Other members of the committee include Flagler president William T. Abare Jr., Jacksonville businessman Richard Burton, Atlanta civil rights activist J.T. Johnson, local civil rights leader Dr. Robert B. Hayling and local historian David Nolan.

For now, Butler said he is excited about the possibilities the donation of this archive will bring to the college.

“I think my goal is for this to provide the foundation for an even bigger, more ambitious archive that Flagler is more intimately involved with,” he said.

During his speech Friday, Young presented the disc of the recordings to Butler, Abare and Flagler senior and history major Jillian McClure, whose interest in St. Augustine’s civil rights movement in the 1960s helped to facilitate the Young’s presentation of his documentary at the Flagler College auditorium in February.

Ambassador Andrew Young, foreground, listens to Flagler president William T. Abare Jr. talk about the donation of the archives. Background: Andrew Young Foundation Media Director CB Hackworth, Flagler history professor Michael Butler, and Flagler College Director of Library Services Mike Gallen.

Young spoke about the importance of preserving the history of events like the civil rights movement in St. Augustine so that people will know the importance these moments played in the shaping of the United States today. He said that U.S. citizens should demonstrate the level of unity that Southern civil rights activists used during the 1960s to address current national problems.
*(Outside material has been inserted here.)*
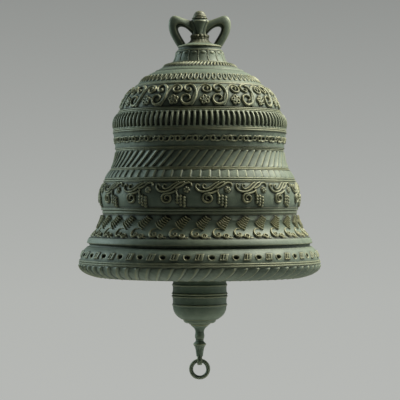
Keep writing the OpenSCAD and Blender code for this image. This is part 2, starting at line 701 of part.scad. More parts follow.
finial_nut();
finial_washer();
crown_casting();
crown_gasket();
eye_bolt();
head_washer();
lock_nut();
bell_wall();
neck_petal_band();
rope_band();
tongue_band();
dome_scroll_band();
flute_band();
chain_band();
slant_flute_band();
bar_band();
vine_band();
leaf_band();
lip_stud_band();
gadroon_band();
shackle_pin();
cotter_pin();
shackle_bow();
clapper_rod();
drum_upper();
drum_lower();
drum_disc();
tail_spindle();
pull_ring();
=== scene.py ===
import math

import bpy
import numpy as np
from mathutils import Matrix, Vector

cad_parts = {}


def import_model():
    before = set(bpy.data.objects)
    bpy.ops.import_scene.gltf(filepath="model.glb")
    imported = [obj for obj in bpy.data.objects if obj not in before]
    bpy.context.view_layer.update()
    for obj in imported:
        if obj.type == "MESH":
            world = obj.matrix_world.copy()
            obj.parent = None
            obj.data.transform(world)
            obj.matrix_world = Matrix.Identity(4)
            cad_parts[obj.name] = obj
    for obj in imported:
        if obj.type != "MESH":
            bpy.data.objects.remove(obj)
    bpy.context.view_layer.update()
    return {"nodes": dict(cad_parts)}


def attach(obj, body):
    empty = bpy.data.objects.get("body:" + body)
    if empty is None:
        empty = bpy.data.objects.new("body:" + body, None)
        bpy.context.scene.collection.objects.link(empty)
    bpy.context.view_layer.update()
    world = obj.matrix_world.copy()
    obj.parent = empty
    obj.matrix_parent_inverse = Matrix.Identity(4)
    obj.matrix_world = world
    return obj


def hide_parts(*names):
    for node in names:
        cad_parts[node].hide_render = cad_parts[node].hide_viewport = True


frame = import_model()

# Sizes are in mm along the frame's axes, until make() writes them in metres

MM = 0.001
TAU = 2 * math.pi

# Lines of (r, z) points


def arc(start, end, sag, steps=24):
    """Points of a circular arc from start down to end, sag mm proud of the chord."""
    start = np.array(start, float)
    end = np.array(end, float)
    chord = np.hypot(*(end - start))
    along = (end - start) / chord
    out = np.array([-along[1], along[0]])
    radius = (chord * chord / 4 + sag * sag) / (2 * sag)
    half_angle = math.asin(chord / (2 * radius))
    centre = (start + end) / 2 - out * (radius - sag)
    f = half_angle * (1 - 2 * np.linspace(0, 1, steps + 1))
    return centre + radius * np.cos(f)[:, None] * out - radius * np.sin(f)[:, None] * along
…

“I’m very suspicious of what’s going on in today’s world, and I think that the answers [to problems facing the U.S.] are going to come by and large from the South,” Young said.

As he presented the disc of the digital footage, Young reminded the audience of Flagler’s role in making the donation a reality.

“This is something you all started and we are proud to have been drawn into it and [to have] become a part of it,” he said.

Turing to McClure, he said, “And thank you, for getting all of this stirred up.”